Northern Arizona University President John Haeger announced today several cost-cutting measures on campus and at Distance Learning sites that will result in about 45 layoffs in Flagstaff and statewide.
“We have been working hard to minimize the number of layoffs, but we cannot escape the reality that 83 percent of our budget goes to salaries and benefits,”
said Haeger. “We have weighed our decisions carefully to cope with a severely constricted budget while protecting our core mission of undergraduate education.”
NAU is dealing with a $21.3 million budget reduction for fiscal year 2009 and a likely worsening budget year in 2010. The reduction in force, along with other changes being implemented by each vice presidential area on campus, are expected to achieve about $13.5 million in budget reductions for fiscal year 2009, which would carry forward into permanent base cuts for fiscal year 2010. The
$7.8 million balance will come from other institutional resources.
The budget reduction strategies of the Academic Affairs division will be announced separately, around mid-April, as it is working with a different timeframe related to developing the fall 2009 schedule of classes.
So far, the budget reduction plans include adopting improved technology, consolidating functions and eliminating some services. The reductions come from Information Technology Services, Research, Enrollment Management and Student Affairs, Administration and Finance, Distance Learning, Advancement, Institutional Effectiveness and the President’s Office, including Athletics.
The two areas with the largest number of personnel changes are Distance Learning and Enrollment Management.
Distance Learning will be shifting from its 30-year-old videoconferencing and interactive television system to new web-based technology, which will result in the elimination of ITV staff. Four low-enrollment NAU sites will close in Nogales, Payson, Globe and Holbrook, and an office in Avondale will be closed. No layoffs
will result from these closures, but the savings will be nearly $140,000 a year.
Seven of the Distance Learning layoffs are in Flagstaff while another 16 are in sites across the state.
Enrollment Management will see a reduction in force of 14 in several areas. One cost-cutting measure is the closure of the pharmacy in the Fronske Health Center. Students and staff who use the pharmacy can find the same—or increased—services at several nearby locations.

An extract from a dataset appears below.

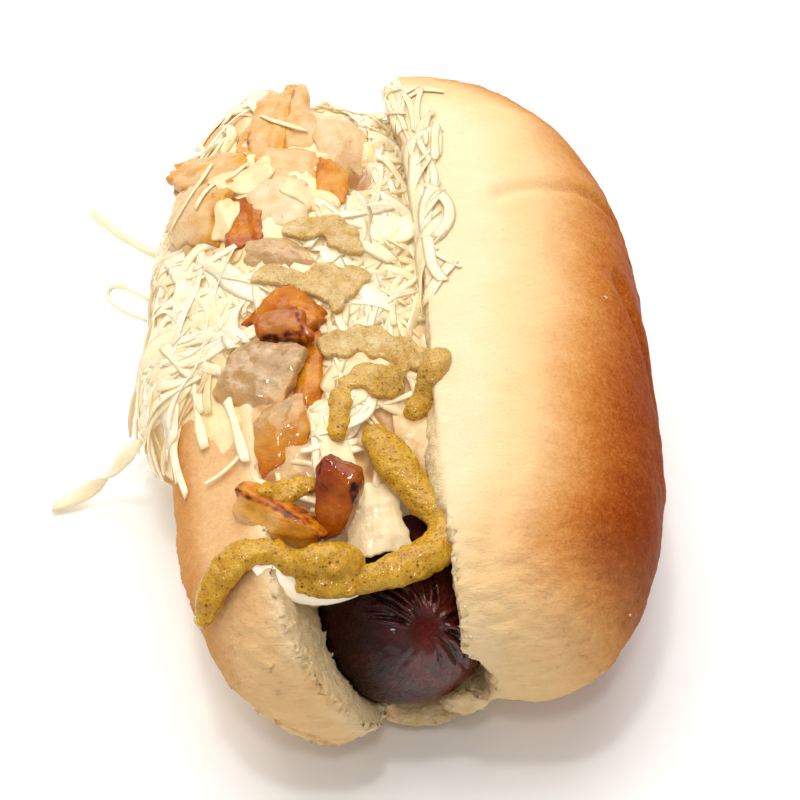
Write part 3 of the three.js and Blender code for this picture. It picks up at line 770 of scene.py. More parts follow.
def draped(tree, spot, yaw, size, cells, lift, tilt=0.0, curl=0.0, ragged=0.15, ripple=0.3):
    """A grid of points that lies limply over a surface, around a spot."""
    length, width = size
    columns, rows = cells
    spot = np.asarray(spot, float)
    around = [tree.find_nearest(Vector(spot + offset))[1]
              for offset in ((0, 0, 0), (2.5, 0, 0), (-2.5, 0, 0), (0, 2.5, 0), (0, -2.5, 0))]
    normal = np.mean([np.array(n) * (1 if n.z > -0.2 else -1) for n in around], axis=0)
    normal /= np.linalg.norm(normal)
    ex = np.array((math.cos(yaw), math.sin(yaw), 0.0))
    ex -= normal * (ex @ normal)
    ex /= np.linalg.norm(ex)
    ey = np.cross(normal, ex)
    u, v = np.meshgrid(np.linspace(-1, 1, columns), np.linspace(-1, 1, rows), indexing="ij")
    seed = random.random() * 50
    wave = 1 + ragged * (np.sin(3.1 * u + seed) + 0.6 * np.sin(6.3 * u + 2 * seed))
    half_width = width / 2 * (1 - 0.42 * np.abs(u) ** 3) * wave
    half_length = length / 2 * (1 + ragged * np.sin(3 * v + seed * 3) - 0.1 * v * v)
    plan = (spot + ex * (u * half_length)[..., None]
            + ey * (v * half_width + 0.12 * width * np.sin(2 * u + seed))[..., None])
    heights = np.full(u.shape, np.nan)
    for place in np.ndindex(u.shape):
        hit = tree.ray_cast(Vector(plan[place] + normal * 12), Vector(-normal), 24)[0]
        if hit is not None:
            heights[place] = (np.array(hit) - plan[place]) @ normal
    middle = np.nanmedian(heights) if not np.isnan(heights).all() else 0.0
    heights = np.clip(np.nan_to_num(heights, nan=middle - 2), middle - 2.6, middle + 2.6)
    for _ in range(2):
        padded = np.pad(heights, 1, mode="edge")
        heights = (2 * heights + padded[2:, 1:-1] + padded[:-2, 1:-1]
                   + padded[1:-1, 2:] + padded[1:-1, :-2]) / 6
    heights += lift + tilt * v * width / 4 + curl * v * v * width / 5
    heights += ripple * np.sin(u * 4 + seed) * np.sin(v * 3 + seed)
    return plan + normal * heights[..., None]


def sheet(name, grid):
    """An open sheet through a grid of points, which gets its thickness later."""
    columns, rows = grid.shape[:2]
    faces = [[i * rows + j, (i + 1) * rows + j, (i + 1) * rows + j + 1, i * rows + j + 1]
             for i in range(columns - 1) for j in range(rows - 1)]
    return from_arrays(name, grid.reshape(-1, 3), faces)


def thickened(sheets, name, thickness):
    """All the sheets in one piece, each a closed slab with soft edges."""
    piece = joined(sheets, name)
    modify(piece, "SOLIDIFY", thickness=thickness * MM, offset=0.0)
    modify(piece, "SUBSURF", levels=1, render_levels=1)
    return piece


def over_onions(onion_tree, point):
    """Whether a point lies on or in a petal of onion, and not under it."""
    hit = onion_tree.ray_cast(Vector((point[0], point[1], 90)), Vector((0, 0, -1)))[0]
    return hit is not None and hit.z < point[2] + 1.7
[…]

In addition to the reduction in personnel, the university is issuing about 10 contract reductions and partial layoffs in which the amount of time employees work, and their salary, is reduced.
While the reduction in force announced today represents the majority of personnel actions to be undertaken this fiscal year, some additional layoffs likely will occur.
Haeger said that it is important to note that NAU is not reaching its budgetary goals solely by cutting personnel. “We have instituted several other cost-saving measures as well, which helped us minimize the number of layoffs and non-renewals,” he said.
More than 100 positions have been left vacant this past year as the result of a hiring freeze. Computer labs in residence halls are being closed, and new software and hardware licensing and support costs are being delayed. The university also stopped development of its new occupational therapy and physician’s assistant programs. In addition, the university is implementing a university-wide furlough program in fiscal year 2010.
At the same time, revenue-generating strategies also are being considered, such as a “judicial fee” for students involved in conduct cases. The university also is measuring the impact of federal stimulus dollars, although Haeger cautioned it is “highly unlikely that those funds will ever make NAU’s budget whole again.”
Athletics received a $425,000 cut from its state budget, and is partly handling its cut through revenue enhancements, including a new football game against the University of Mississippi that will earn the program about $400,000 before expenses are subtracted.
“Our next step is to prepare for next year’s budget,” Haeger said. “We are assessing all possibilities and anticipate working closely with the Arizona Board of Regents, legislative leaders and the governor to arrive at a budget that will allow us—and the state—to deal with the recession and still move forward.”